Man verfüge über Teams, die sofort eingreifen können, erklärte der 68-Jährige. Würden die Verantwortlichen bei den Social-Media-Plattformen nicht sofort handeln, dann könne man nicht nur eine Geldstrafe verhängen, sondern auch den Betrieb der Plattform in der EU verbieten, kündigte Breton an.

Eigentlich soll der Digital Services Act sicherstellen, dass illegale Inhalte wie Hassrede schneller aus dem Netz entfernt, schädliche Desinformation und Kriegspropaganda weniger geteilt und auf Onlinemarktplätzen weniger gefälschte Produkte verkauft werden.

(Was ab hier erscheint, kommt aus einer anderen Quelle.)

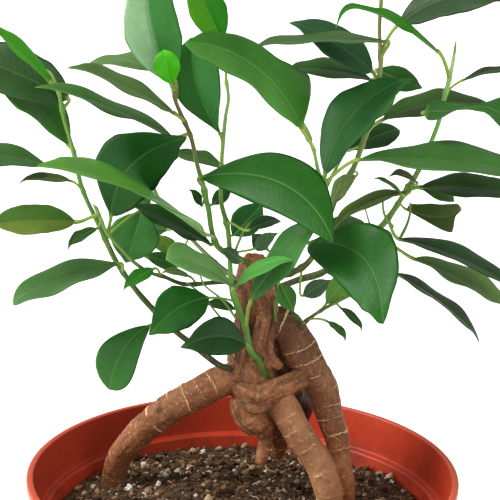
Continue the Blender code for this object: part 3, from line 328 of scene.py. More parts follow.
def smooth_path(points, step):
    """Points every `step` mm along a Catmull-Rom curve through the given points."""
    p = np.asarray(points, float)
    p = np.vstack([2 * p[0] - p[1], p, 2 * p[-1] - p[-2]])
    out = []
    for i in range(1, len(p) - 2):
        a, b, c, d = p[i - 1], p[i], p[i + 1], p[i + 2]
        n = max(4, int(np.linalg.norm(c - b)))
        for k in range(n):
            t = k / n
            out.append(0.5 * (2 * b + (c - a) * t + (2 * a - 5 * b + 4 * c - d) * t * t + (3 * b - a - 3 * c + d) * t**3))
    out.append(p[-2])
    out = np.array(out)
    run = np.concatenate([[0], np.cumsum(np.linalg.norm(np.diff(out, axis=0), axis=1))])
    m = max(2, int(round(run[-1] / step)) + 1)
    s = np.linspace(0, run[-1], m)
    return np.stack([np.interp(s, run, out[:, k]) for k in range(3)], 1)


def along(points, s):
    """The point s mm along a smooth path, and its direction there."""
    fine = smooth_path(points, 1.0)
    run = np.concatenate([[0], np.cumsum(np.linalg.norm(np.diff(fine, axis=0), axis=1))])
    s = min(max(s, 0.0), run[-1])
    at = np.array([np.interp(s, run, fine[:, k]) for k in range(3)])
    lo, hi = max(0.0, s - 1.5), min(run[-1], s + 1.5)
    a = np.array([np.interp(lo, run, fine[:, k]) for k in range(3)])
    b = np.array([np.interp(hi, run, fine[:, k]) for k in range(3)])
    return at, unit(b - a)


def path_length(points):
    fine = smooth_path(points, 1.0)
    return float(np.linalg.norm(np.diff(fine, axis=0), axis=1).sum())


def blade_frame(heading, pitch, roll):
    """Axes of a blade: along its midrib, across it, and out of its upper face."""
    x = heading_pitch(heading, pitch)
    z0 = heading_pitch(heading, pitch + 90)
    y0 = np.cross(z0, x)
    r = math.radians(roll)
    z = z0 * math.cos(r) - y0 * math.sin(r)
    return x, np.cross(z, x), z


def half_width(u, kind):
    """Half width of a blade over its full width, at u from the base, 0, to the tip, 1."""
    u = np.clip(np.asarray(u, float), 0.0, 1.0)
    belly, full = {"oval": (0.92, 0.80), "lance": (0.86, 1.0), "obovate": (1.12, 0.82), "round": (0.92, 0.62), "broad": (0.74, 0.78), "blunt": (1.15, 0.66)}[kind]
    w = np.sin(math.pi * u**belly) ** full
    tip = np.clip((u - 0.86) / 0.14, 0, 1)
    return 0.5 * w * (1 - 0.35 * tip * (1 - tip) * 2)


def blade_point(leaf, u, v):
    """A point of the blade's middle surface, in mm. v runs from -1 to 1 across it."""
    x, y, z = leaf["axes"]
    L, W = leaf["length"], leaf["width"]
    u = np.asarray(u, float)
    hw = half_width(u, leaf["kind"]) * W
    across = v * hw
    lift = leaf["arch"] / 100 * L * 4 * u * (1 - u)
    slope = math.tan(math.radians(leaf["fold"]))
    lift = lift + slope * np.abs(across) - 0.5 * slope * across**2 / (0.5 * W)
    side = leaf["bow"] / 100 * L * 4 * u * (1 - u)
    return leaf["base"] + np.multiply.outer(u * L, x) + np.multiply.outer(across + side, y) + np.multiply.outer(lift, z)


def turn_to(frame, tangent):
    """The frame turned by the least angle so that its first axis is the tangent."""
    a, b = frame[0], unit(tangent)
    c = float(a @ b)
    w = np.cross(a, b)
    s = math.sqrt(float(w @ w))
    if s < 1e-9:
        return [b, frame[1], frame[2]]
    k = w / s
    out = [b]
    for v in frame[1:]:
        out.append(v * c + np.cross(k, v) * s + k * float(k @ v) * (1 - c))
    return out


def petiole_path(leaf, count):
    """Points of the leaf stalk, from its foot to the blade, and the direction at each."""
    x, y, z = leaf["axes"]
    out = unit(x + 4 * leaf["arch"] / 100 * z + 4 * leaf["bow"] / 100 * y)
    a, c = leaf["foot"], leaf["base"]
    b = c - out * 0.45 * np.linalg.norm(c - a)
    t = np.linspace(0, 1, count)[:, None]
    return a * (1 - t) ** 2 + 2 * b * t * (1 - t) + c * t**2, 2 * (b - a) * (1 - t) + 2 * (c - b) * t


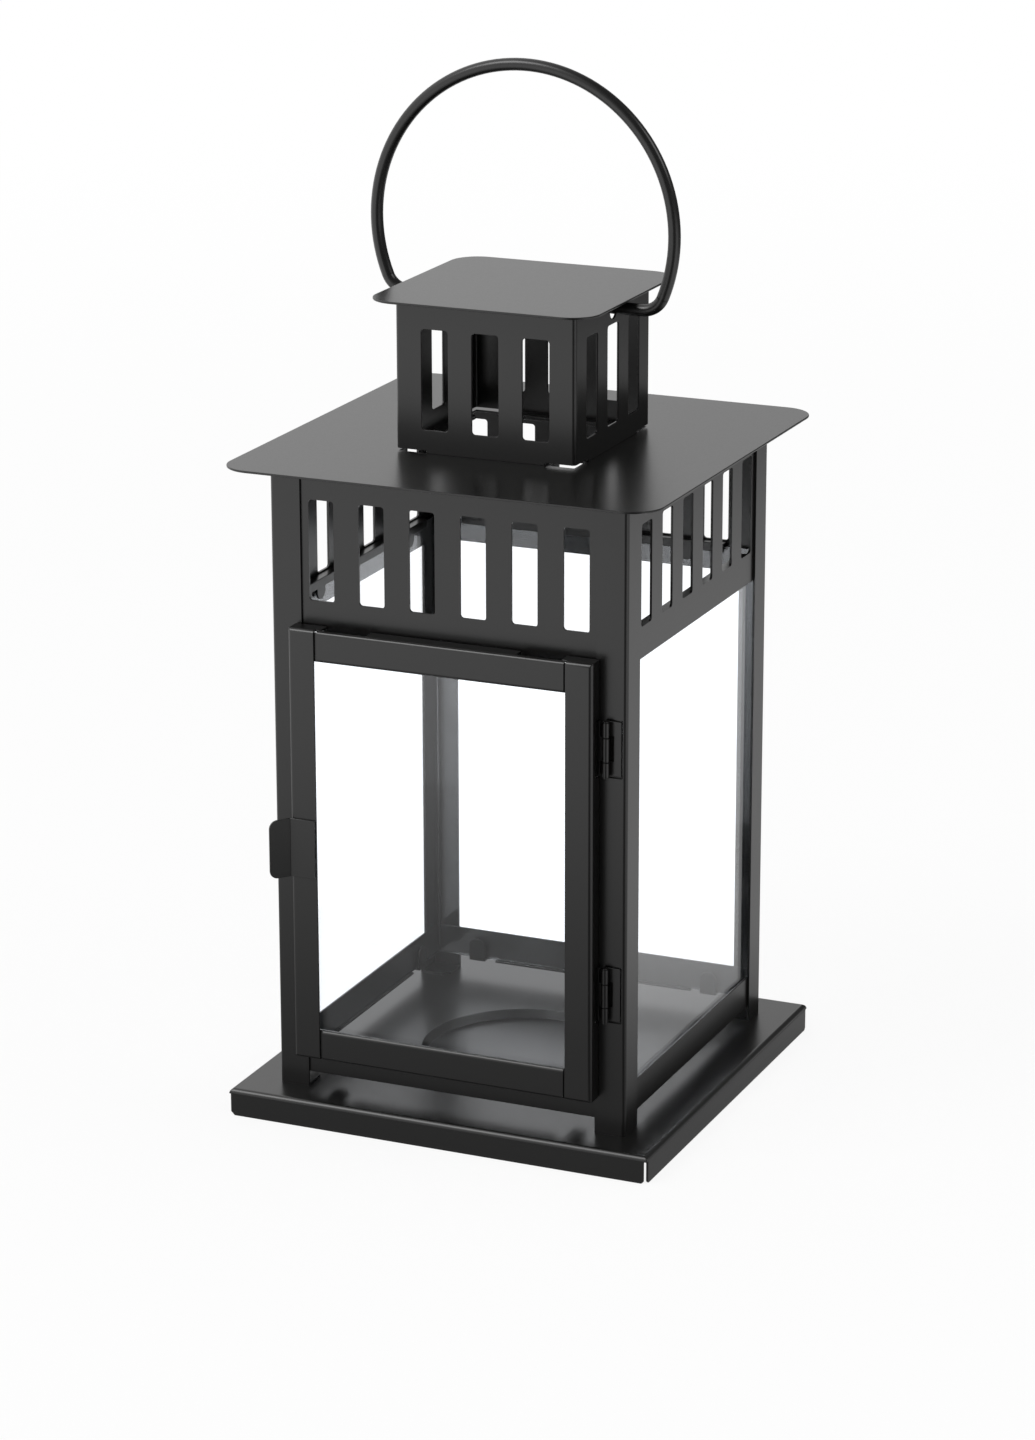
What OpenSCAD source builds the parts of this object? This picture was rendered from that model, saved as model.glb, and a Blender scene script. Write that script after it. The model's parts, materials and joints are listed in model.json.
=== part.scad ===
// Square candle lantern of folded sheet steel: a pan-shaped base tray, four angle posts,
// slotted friezes and plain sills between them, three fixed panes and a framed glass door
// on knuckle hinges, a flat roof with a slotted chimney and cap, and a swinging wire handle.
// X runs along the door side, Y to the back, Z up; the origin is the middle of the underside.

/* [Sheet] */
// Thickness of the folded steel sheet
sheet = 0.8; // [0.6:0.1:1.0]
// Outside radius of the visible folds
fold_r = 1.4; // [1.2:0.1:1.8]

/* [Base tray] */
// Side of the square tray
tray_w = 155; // [150:1:175]
// Height of the tray, ground to top
tray_h = 9.7; // [9:0.1:14]
// Outside radius of the fold along the tray's edge
tray_fold_r = 1.9; // [1.4:0.1:2.4]
// Square notch left open where two rims meet
corner_notch = 1.2; // [1.0:0.1:2.0]
// Diameter of the pressed seat for the candle
seat_d = 72; // [50:1:90]
// Depth of the candle seat
seat_depth = 3; // [1.5:0.1:3.5]

/* [Body] */
// Side of the square that the posts' outer faces make
body_w = 128.4; // [124:0.2:134]
// Height of the roof's top face above the ground
roof_z = 229.6; // [220:0.2:240]
// Width of each leg of a corner post
post_leg = 11; // [10:0.5:12]
// Height of a frieze panel's lower edge
frieze_z = 173; // [170:0.5:176]
// Lower edge of a sill panel
sill_z = 14.8; // [13.5:0.1:16]
// Height of a sill panel
sill_h = 11.2; // [9:0.1:12]

/* [Vent slots] */
// Width of one vent slot
slot_w = 9.2; // [7:0.1:10]
// Distance between neighbouring slots
slot_pitch = 18.35; // [18:0.05:18.6]
// Corner radius of a slot
slot_r = 1.1; // [0.5:0.1:2]
// Lower end of the frieze slots
frieze_slot_z = 183.7; // [183:0.1:188]
// Length of a frieze slot
frieze_slot_h = 34.6; // [25:0.1:36]

/* [Roof] */
// Side of the square roof plate
roof_w = 155; // [145:1:175]
// Corner radius of the roof plate
roof_r = 11; // [5:0.5:14]
// Distance between two opposite welding tongues of the roof opening
roof_open_w = 55; // [50:0.5:56]

/* [Chimney] */
// Side of the square chimney
chimney_w = 65; // [64:0.5:68]
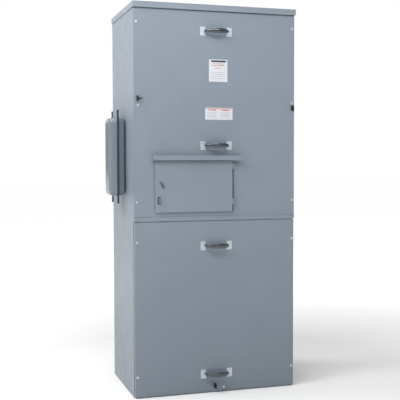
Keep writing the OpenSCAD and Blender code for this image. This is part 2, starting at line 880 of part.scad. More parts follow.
back_panel();
left_side_panel();
right_side_panel();
roof();
bottom_pan();
bottom_closing_plate();
front_rails();
bus_throat();
throat_gasket();
throat_end_cap();
throat_cleats();
cabinet_screws();
seal_lugs();
pan_channels();
breaker_pan();
dead_front();
dead_front_posts();
bus_support_plate();
bus_insulators();
breaker_base();
breaker_case_top();
trip_unit();
arc_chutes();
breaker_terminals();
line_bus(0);  // line_bus_a
line_bus(1);  // line_bus_b
line_bus(2);  // line_bus_c
load_bus(0);  // load_bus_a
load_bus(1);  // load_bus_b
load_bus(2);  // load_bus_c
cross_bus(0);  // cross_bus_a
cross_bus(1);  // cross_bus_b
cross_bus(2);  // cross_bus_c
neutral_bus();
bus_bolts();
cable_lugs();
lug_set_screws();
ground_bar();
bonding_jumper();
upper_cover();
upper_gasket();
upper_cover_screws();
upper_handle_grips();
upper_handle_plates();
cover_labels();
drip_hood();
door_hinge_leaves();
padlock_staple();
access_door();
door_hinge_arms();
door_gasket();
door_latch();
lower_cover();
lower_gasket();
lower_cover_screws();
lower_handle_grips();
lower_handle_plates();
breaker_handle();
trip_button();
contact_arms();
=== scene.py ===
import json
import math

import bmesh
import bpy
from mathutils import Matrix, Vector


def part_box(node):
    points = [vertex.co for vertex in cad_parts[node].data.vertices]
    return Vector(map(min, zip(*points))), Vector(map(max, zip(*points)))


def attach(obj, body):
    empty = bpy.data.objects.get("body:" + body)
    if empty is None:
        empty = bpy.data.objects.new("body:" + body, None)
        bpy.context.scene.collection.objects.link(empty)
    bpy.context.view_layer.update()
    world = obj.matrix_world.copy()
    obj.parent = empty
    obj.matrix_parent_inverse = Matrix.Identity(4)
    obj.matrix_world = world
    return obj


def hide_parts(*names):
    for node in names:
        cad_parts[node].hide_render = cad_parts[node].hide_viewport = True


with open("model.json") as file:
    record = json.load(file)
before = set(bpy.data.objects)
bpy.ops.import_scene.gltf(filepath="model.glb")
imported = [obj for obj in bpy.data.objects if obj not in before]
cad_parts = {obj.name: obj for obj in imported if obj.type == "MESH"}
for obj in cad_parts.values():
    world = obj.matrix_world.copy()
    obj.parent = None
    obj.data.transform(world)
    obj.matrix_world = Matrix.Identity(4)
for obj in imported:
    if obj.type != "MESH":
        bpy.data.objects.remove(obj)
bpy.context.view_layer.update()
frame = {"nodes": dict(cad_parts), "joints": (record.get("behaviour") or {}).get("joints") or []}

MM = 0.001
SHEET = 2 * MM


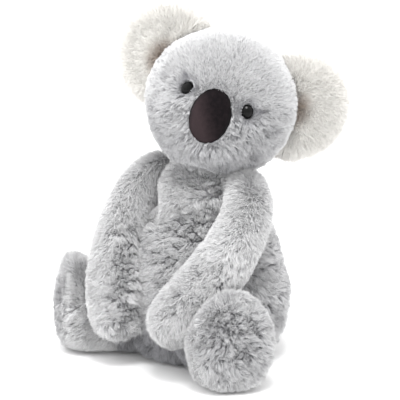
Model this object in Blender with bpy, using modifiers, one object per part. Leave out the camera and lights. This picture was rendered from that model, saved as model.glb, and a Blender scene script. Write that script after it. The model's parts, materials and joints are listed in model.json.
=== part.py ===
"""A sitting plush koala: sewn pile skins over fibre stuffing, with ears, nose and lock-washer eyes.

Metres, +Z up. The koala sits on z = 0 and looks along -Y, and its own left side is +X.
"""

import math

import bmesh
import bpy
from mathutils import Matrix, Vector
from mathutils.bvhtree import BVHTree
from mathutils.geometry import interpolate_bezier

MM = 0.001
FORWARD = Vector((0, -1, 0))
UP = Vector((0, 0, 1))
SIDES = {"left": 1, "right": -1}

# Clearances and fabric
FIT_GAP = 0.3 * MM
FIBRE_GAP = 0.6 * MM
SKIN_WALL = 2.6 * MM
SEAT_CUT = 0.5 * MM
OVERRUN = 20 * MM
MERGE = 0.01 * MM

# Body
BODY_HEIGHT = 124 * MM
BELLY_WIDTH = 104 * MM
BELLY_DEPTH = 94 * MM
BODY_LEAN = 9 * MM
POUCH_HEIGHT = 18 * MM

# Neck and shoulders share one ball at the top of the body
NECK_PIVOT = Vector((0, 8 * MM, 105 * MM))
SHOULDER_BALL_RADIUS = 30 * MM
NECK_HOLE_RADIUS = 11 * MM
NECK_PLUG_LENGTH = 9 * MM

# Head
HEAD_WIDTH = 90 * MM
HEAD_HEIGHT = 90 * MM
HEAD_DEPTH = 92 * MM
MUZZLE_DROP = 3 * MM
NECK_TO_HEAD = Vector((7 * MM, 5 * MM, 61.5 * MM))
HEAD_TURN = math.radians(30.5)
HEAD_COCK = math.radians(20)

# Nose
NOSE_WIDTH = 28 * MM
NOSE_HEIGHT = 36 * MM
NOSE_BULGE = 8 * MM
NOSE_RISE = 1.1 * MM
NOSE_SINK = 4 * MM
NOSE_WALL = 1.2 * MM

# Eyes
EYE_RADIUS = 4.6 * MM
EYE_BULGE = 4.2 * MM
EYE_SINK = 2 * MM
EYE_TURN = math.radians(26.7)
EYE_RAISE = math.radians(10.7)
EYE_SHAFT_RADIUS = 1.6 * MM
EYE_SHAFT_LENGTH = 11 * MM
SHAFT_RIB = 0.35 * MM
SHAFT_RIBS = 3
WASHER_RADIUS = 4.6 * MM
WASHER_THICKNESS = 1.2 * MM
WASHER_DEPTH = 3.2 * MM

# Ears
EAR_RADIUS = 29.5 * MM
EAR_THICKNESS = 13 * MM
EAR_REACH = 50 * MM
EAR_ROOT_REACH = 44.5 * MM
EAR_RAISE = math.radians(12)
EAR_BACK = math.radians(20)
EAR_FOLD = math.radians(20)
EAR_WALL = 1.8 * MM

# Arms
ARM_RADIUS = 13.5 * MM
PAW_RADIUS = 17 * MM
LEFT_ARM_PATH = [  # shoulder, two bends and paw, lower at the shoulder that the head leans over
    Vector((27 * MM, 7 * MM, 114 * MM)),
    Vector((55 * MM, 2 * MM, 119 * MM)),
    Vector((65 * MM, -42 * MM, 80 * MM)),
    Vector((20 * MM, -64 * MM, 29 * MM)),
]
RIGHT_ARM_PATH = [
    Vector((-27 * MM, 7 * MM, 117 * MM)),
    Vector((-55.5 * MM, 2 * MM, 121.5 * MM)),
    Vector((-45.5 * MM, -46 * MM, 75 * MM)),
    Vector((-16 * MM, -62 * MM, 23 * MM)),
]

# Legs
HIP_PIVOT = Vector((35 * MM, -24 * MM, 24.5 * MM))
HIP_BALL_RADIUS = 24 * MM
LEG_RADIUS = 20.5 * MM
FOOT_WIDTH = 47.5 * MM
FOOT_HEIGHT = 65.5 * MM
FOOT_POINT = Vector((71.5 * MM, -54.5 * MM, 24.5 * MM))
SOLE_DEPTH = 8 * MM

# Closing seam at the back
THREAD_RADIUS = 0.4 * MM
STITCH_WIDTH = 3 * MM
SEAM_LOW = 30 * MM
SEAM_HIGH = 74 * MM
STITCHES = 11

# Mesh counts
BODY_SIDES = 8
HEAD_SIDES = 8
LIMB_SIDES = 5
EAR_SIDES = 8
FINE = 2
COARSE = 1
BALL_SEGMENTS = 16
HOLLOW_BALL_SEGMENTS = 10
NOSE_SEGMENTS = 16
NOSE_RINGS = 10
ROUND_SEGMENTS = 16
ARM_SAMPLES = 101

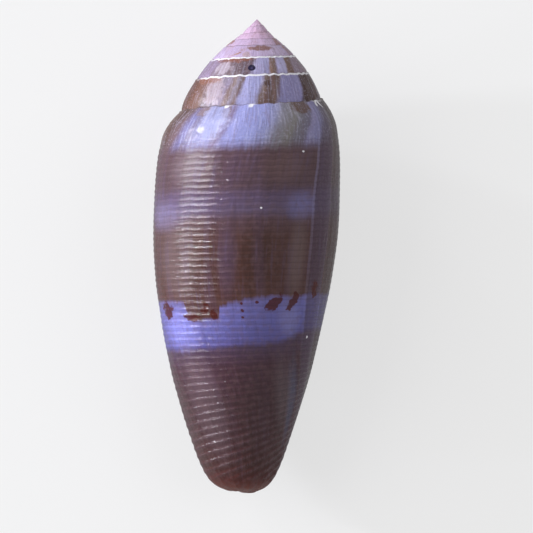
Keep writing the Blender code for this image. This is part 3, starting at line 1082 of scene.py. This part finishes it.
# Camera: looks down, square to the shell's own axis, which leans a little in the picture
PIXELS_PER_MM = 10.533
PICTURE_PIXELS = 533
AIM_RIGHT_PIXELS, AIM_UP_PIXELS = 15.6, -10.5
LEAN = 1.49
SENSOR_WIDTH = 36.0
CAMERA_DISTANCE = 0.55
pitch = math.radians(PITCH)
lean = math.radians(LEAN)
along_axis = np.array((0.0, math.cos(pitch), math.sin(pitch)))
toward_camera = np.array((0.0, -math.sin(pitch), math.cos(pitch)))
sideways = np.array((1.0, 0.0, 0.0))
camera_up = along_axis * math.cos(lean) - sideways * math.sin(lean)
camera_right = sideways * math.cos(lean) + along_axis * math.sin(lean)
aside = camera_right * AIM_RIGHT_PIXELS + camera_up * AIM_UP_PIXELS
target = 0.001 * (AXIS_MIDDLE + aside / PIXELS_PER_MM)
camera_data = bpy.data.cameras.new("camera")
camera_data.sensor_width = SENSOR_WIDTH
camera_data.lens = SENSOR_WIDTH * CAMERA_DISTANCE / (0.001 * PICTURE_PIXELS / PIXELS_PER_MM)
camera = bpy.data.objects.new("camera", camera_data)
bpy.context.scene.collection.objects.link(camera)
matrix = np.eye(4)
matrix[:3, :3] = np.stack([camera_right, camera_up, toward_camera], axis=1)
matrix[:3, 3] = target + toward_camera * CAMERA_DISTANCE
camera.matrix_world = Matrix(matrix.tolist())
bpy.context.scene.camera = camera


# Lights: two soft windows give the shading, and small lamps low on the left draw the bright
# dashes on the cords. The windows are kept out of the gloss, which they would turn milky.
def window(name, azimuth, height, distance, size, power, colour):
    """A rectangular light facing the shell; height is its angle above the floor."""
    light_data = bpy.data.lights.new(name, "AREA")
    light_data.shape = "RECTANGLE"
    light_data.size, light_data.size_y = size
    light_data.energy = power
    light_data.color = linear(colour)[:3]
    light = bpy.data.objects.new(name, light_data)
    bpy.context.scene.collection.objects.link(light)
    a, h = math.radians(azimuth), math.radians(height)
    forward = np.array((math.cos(h) * math.cos(a), math.cos(h) * math.sin(a), math.sin(h)))
    across_it = np.cross((0.0, 0.0, 1.0), forward)
    across_it /= np.linalg.norm(across_it)
    matrix = np.eye(4)
    matrix[:3, :3] = np.stack([across_it, np.cross(forward, across_it), forward], axis=1)
    matrix[:3, 3] = forward * distance + target
    light.matrix_world = Matrix(matrix.tolist())
    return light


window("window_left", 170.0, 38.0, 0.5, (0.50, 0.34), 1.25, "#FFFFFF").visible_glossy = False
window("bare_lamp", 168.0, 17.0, 0.5, (0.016, 0.06), 1.25, "#F4F6FF")
window("window_bar", 150.0, 12.0, 0.5, (0.016, 0.06), 0.90, "#F4F6FF")
window("lamp_beside", 130.0, 15.0, 0.5, (0.06, 0.05), 0.20, "#F4F6FF")
window("lamp_tip", 191.0, 8.0, 0.5, (0.016, 0.06), 0.60, "#F4F6FF")
window("fill_right", 10.0, 50.0, 0.9, (0.7, 0.5), 1.5, "#FFFFFF").visible_glossy = False
world = bpy.data.worlds.new("soft_sky")
world.use_nodes = True
world.node_tree.nodes["Background"].inputs["Color"].default_value = linear("#F2F2F4")
world.node_tree.nodes["Background"].inputs["Strength"].default_value = 0.33
bpy.context.scene.world = world
bpy.context.scene.view_settings.view_transform = "Standard"
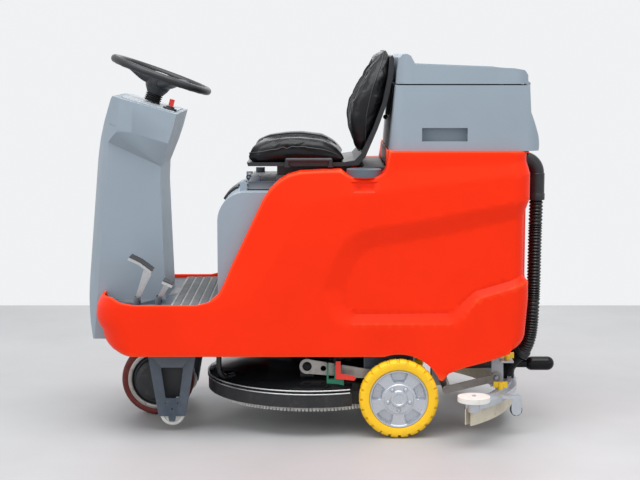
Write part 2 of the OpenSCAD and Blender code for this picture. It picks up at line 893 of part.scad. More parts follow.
module lever_clip() {
    color([0.1, 0.45, 0.35]) difference() {
        union() {
            box([12, -306, 156], [66, -284, 180]);
            box([12, -306, 174], [18, -284, 232]);
            box([36, -306, 174], [60, -288, 226]);
        }
        dome();
        bar_y(48, 190, 5 + running, -320, -270);
    }
}

module deck_lever() {
    color("red") {
        bar_y(48, 190, 5, -312, -280);
        slab([[40, 184], [98, 178], [104, 185], [96, 194], [56, 200], [40, 196]], -312, -307);
        box([40, -312, 194], [56, -307, 240]);
    }
}

// ---- seat ----

module seat_plate() {
    color(dark_steel) {
        difference() {
            union() {
                box([-236, -203, 772], [110, 203, 797]);
                both_sides() {
                    bar_y(-250, 784, 9, 116, 202);
                    box([-250, 116, 779], [-235, 202, 789]);
                }
            }
            both_sides() bar_y(-250, 784, 4 + running, 100, 240);
            box([-226, -193, 770], [100, 193, 793]);
        }
        both_sides() {
            box([-228, 180, 797], [-198, 200, 812]);
            box([-150, 128, 797], [96, 164, 814]);
        }
    }
}

function shell_back() = [[232 - 14, 1194], [224, 1180], [219, 1130], [210, 1080], [200, 1039],
    [172, 962], [134, 874], [112, 850], [60, 846]];

module seat_shell() {
    color(black) {
        slab(concat(shell_back(), [[-236, 846], [-240, 858], [60, 858], [100, 864], [120, 885],
            [158, 966], [187, 1045], [205, 1130], [212, 1190]]), -back_w / 2, back_w / 2);
        both_sides() {
            box([-146, 132, 814.5], [92, 160, 846]);
            hip_bar();
        }
    }
}

module hip_bar() {
    y = 250;
    translate([-112, y, 868]) rotate([0, 90, 0]) cylinder(r = 7, h = 136, $fn = 32);
    for (x = [-112, 24]) {
        translate([x, y, 848]) cylinder(r = 7, h = 20, $fn = 32);
        translate([x, y, 868]) sphere(r = 7, $fn = 32);
        box([x - 8, 200, 846], [x + 8, y + 7, 851]);
    }
}

module seat_cushion() {
    color([0.08, 0.08, 0.09]) slab([[-240, 858], [-247, 885], [-238, 903], [-180, 922],
        [-74, 933], [-2, 926], [52, 897], [76, 876], [76, 862], [60, 858.3]], -seat_w / 2, seat_w / 2);
}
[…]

Bei Bedrohungen für die öffentliche Sicherheit oder der Gesundheit kann die EU-Kommission aber auch von großen Plattformen verlangen, dringende Bedrohungen auf ihren Plattformen „zu begrenzen“, wie es im DSA heißt. Maßnahmen dieser Art sind auf drei Monate begrenzt.

Zugang zu Netzwerken „einfach abschneiden“

Breton, der von 2005 bis 2007 unter Jacques Chirac französischer Finanzminister war, ist damit auf Linie von Präsident Emmanuel Macron. Der hatte in Bezug auf die aktuellen Ausschreitungen in Frankreich ein mögliches Social-Media-Verbot beziehungsweise Nutzungseinschränkungen in den Raum gestellt: „Wir müssen über die Nutzung dieser Netzwerke durch die Jugend nachdenken“ und dabei auch Verbote ins Auge fassen. Notfalls müsse man den Zugang zu den Netzwerken „abschneiden“, hatte dieser bei einem Bürgermeistertreffen im Élysée-Palast gefordert.

Nachdem Medien Vergleiche zwischen Macrons Aussagen und der staatlichen Zensur in China und im Iran gezogen hatten und auch aus den Reihen der eigenen Parteikollegen Kritik kam, ruderte man in Paris zurück: Der Präsident habe lediglich gemeint, richtete der französische Digitalminister Jean-Noël Barrot dem Portal „Politico“ aus, dass es technisch möglich sei, den Zugang zu sozialen Medien einzuschränken, nicht, dass er Zugangsbeschränkungen plane.

Diese „Zugangsbeschränkungen“ scheint der französische Präsident gar nicht planen zu müssen. Sie werden dem aktuell von Unruhen geschüttelten Frankreich und den anderen EU-Mitgliedstaaten auf dem Silbertablett „Digital Services Act“ gereicht.